The second floor of the building features both permanent and temporary displays from the Fresno Historical Society, The Fresno Bee, Caglia Family, Pop Laval Foundation, Wells Fargo and more. Featured items include a replica of an old Fresno Courthouse courtroom complete with 100-year old preserved courtroom furnishing and two of the Goddesses of Justice that were once perched on top of the old Courthouse as well as the famous 1895 “Boy with a Leaky Boot” fountain statue. The iconic 1875 Cupola is displayed on the south side of the Paul Paul Theater, viewable from the second floor of the Museum and the old 1947 Mars Drive-In sign is displayed on the eastside of the Paul Paul Theater that is also be viewable from the second floor.

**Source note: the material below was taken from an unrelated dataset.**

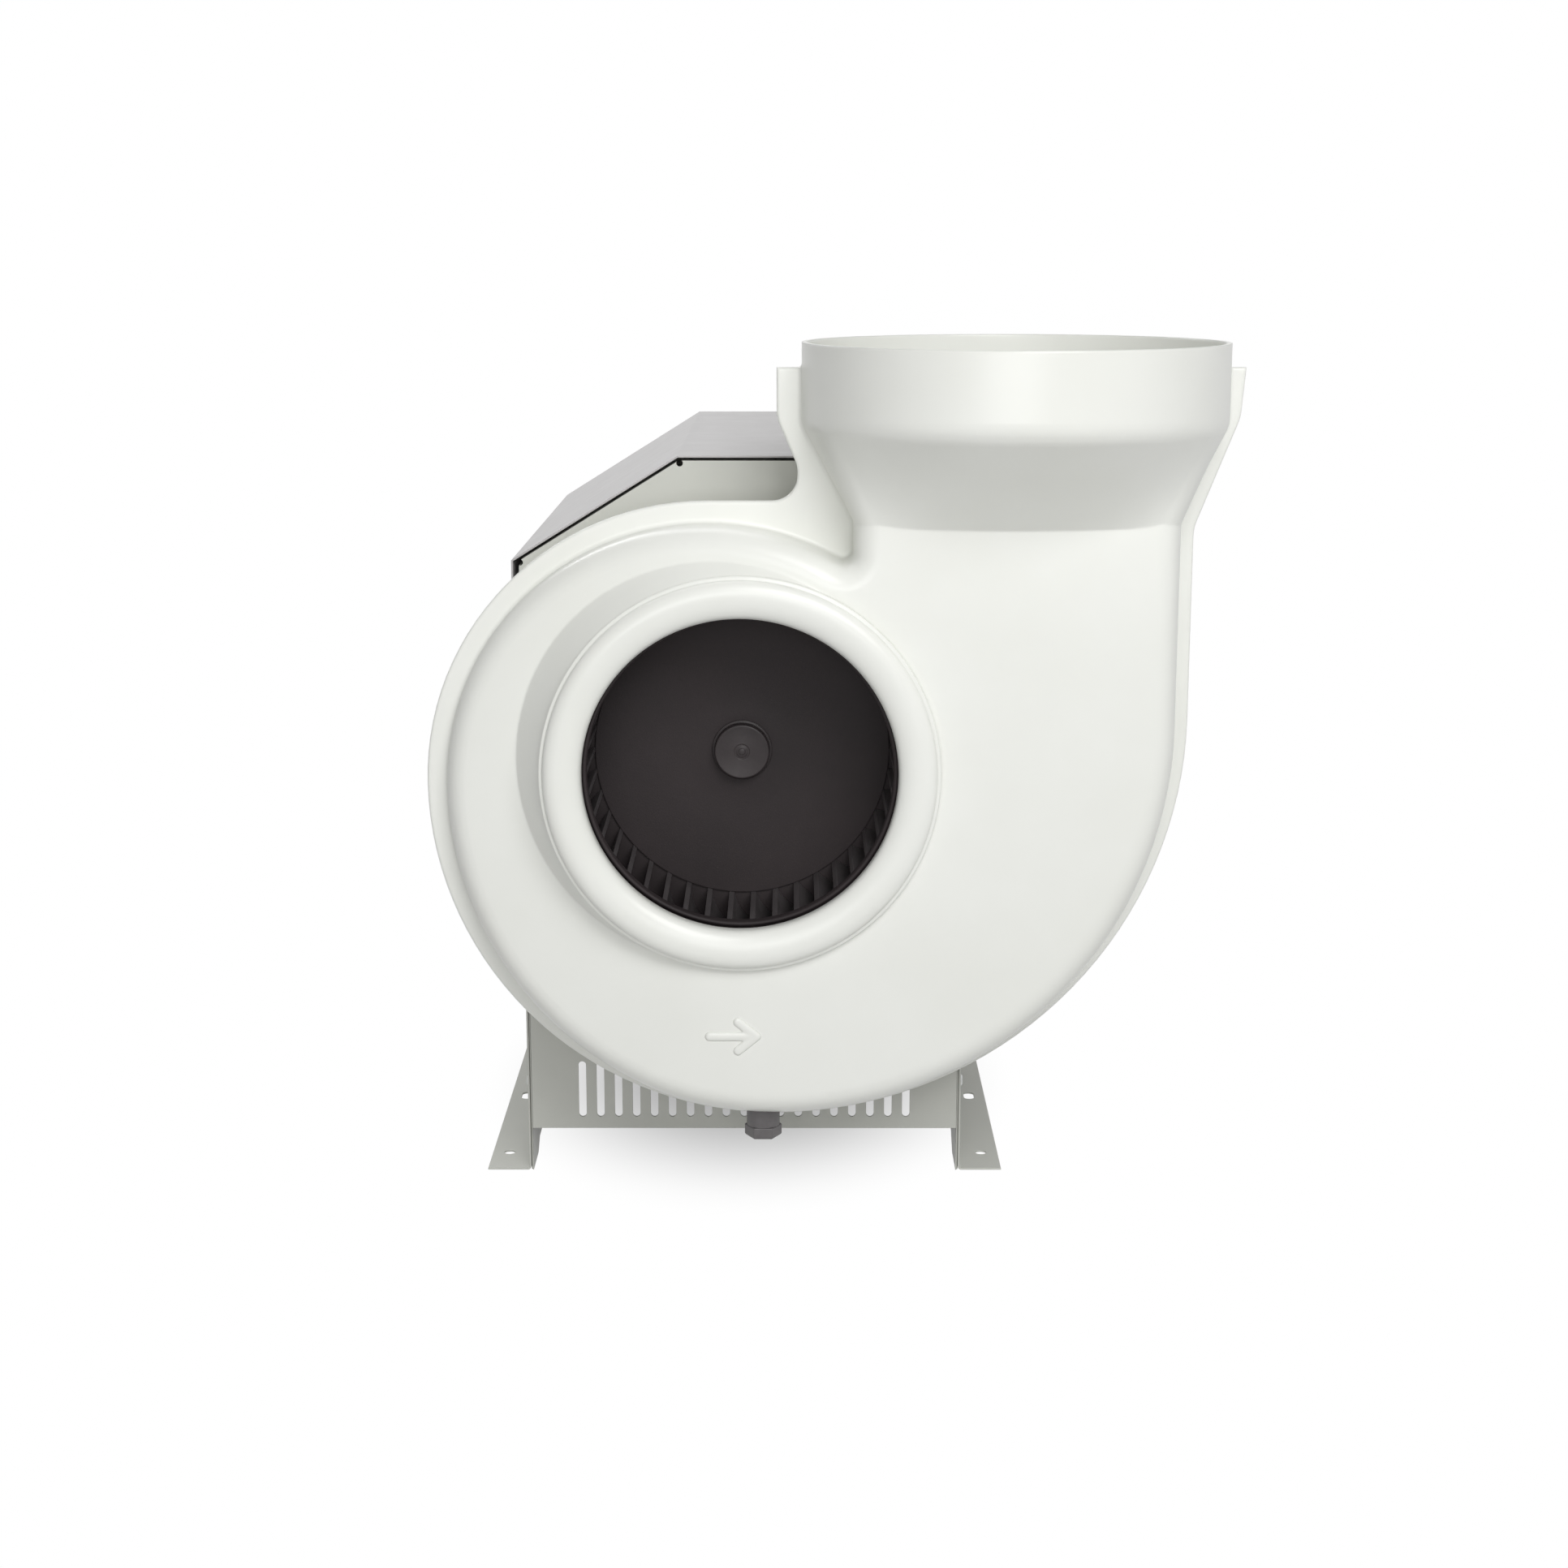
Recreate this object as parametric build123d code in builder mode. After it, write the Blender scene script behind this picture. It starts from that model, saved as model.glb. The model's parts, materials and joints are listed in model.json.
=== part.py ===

The second floor also includes a conference room utilized for Board and other meetings, as well as a deck overlooking the Paul Paul Theater available for use by Fair sponsors and VIPs.

The District’s dedicated and experienced team works tirelessly to launch The Big Fresno Fair event annually as a social and culturally diverse reflection of the community through exhibits, livestock, horse racing, quality entertainment and more. The Fair provides a link between urban and rural California, serving as a tool in educating Valley residents about our rich agricultural industry who might have otherwise not understood the importance or vastness of this commerce to our region. The Big Fresno Fair's overarching mission: To educate, celebrate and have fun.

With its long history of service, The Big Fresno Fair is not just the largest annual event in the Central Valley; it is an integral part of the community providing a great economic impact and a prized facility for the more than 250 interim events held each year. This year marks The Big Fresno Fair’s 135th year of operation – a proud time for all who have served, enjoyed and benefited from its well-respected operation.   

Members of the Board of Directors include: Debbie Jacobsen, President; Larry Serpa, Vice President; Jerry Pacheco, Secretary/Treasurer; Leta Ciavaglia, Linda Mae Balakian Hunsucker, Elizabeth Hudson,Ricky Vang, Dora Westurland and William White. John C. Alkire heads the daily operations in his role as CEO. 

NOTE: Current as of September 30, 2017.